Jonathots Daily Blog
(2683)
XVIII.
I confess so I can heal.
If I deny, I remain sick.
She was married and so was I–but not to each other.
She loved my mind.
I, hers.
We were connected in heart and soul.
From the first day, she sat and listened to my compositions, and I told her I wanted to record them and put them out, while starting my own music group to travel the country, sharing.
She was there.
She signed up.
For eight years, she stayed devoted to the dream as we crossed the nation, appeared on the PTL Club, the stage of the Grand Ole Opry, recorded at Johnny Cash’s studio, and even, in some cities, hit the gospel music charts.
We were close.
She was happy.
I wanted more.
I misinterpreted her consecration and faith in me for romance. I pushed. She pulled back, so I pushed some more.

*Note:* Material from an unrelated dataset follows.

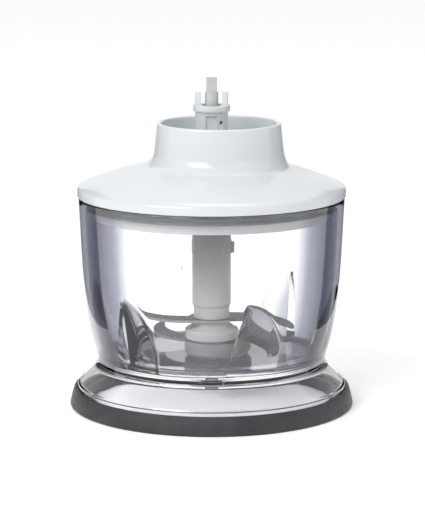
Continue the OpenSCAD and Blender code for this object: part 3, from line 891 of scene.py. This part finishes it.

She didn’t want to lose our friendship and mission, so she would occasionally give in to some awkward situations. Yes, she pretended to be interested.
She wasn’t.
I knew it.
This sometimes made me fussy and mean. We argued.
I turned something spiritual into a carnal nightmare. We never did anything. Honestly, if she had opened up to the boy-girl thing, I probably would have run like a frightened school child. She tried to reason with me.
Then her husband had an affair. She was broken and anguished. They divorced.
But rather than being a friend to her, I was just another source of conflict. She thought about dating, and because we were such good friends she asked me about it, but I discouraged her because of my raging jealousy.
She was so unhappy.But she still stayed as long as she could because she loved the music.
I drove her away–and when she left, she felt like we couldn’t be friends anymore without errupting the volcano of dissatisfaction.
We should have great memories.
We should be contacting each other frequently with updates on our lives.
But you see, I wasn’t happy with mere happiness. I wanted a “more” that I couldn’t explain but still tried to pursue.
I was young, foolish and self-centered.
I am sorry.
I had her full love, deep respect and tremendous honor–and lost it in pursuit of her flesh.
Love isn’t crazy.
I am crazy to have lost a living love … for the prospect of a temporary connection.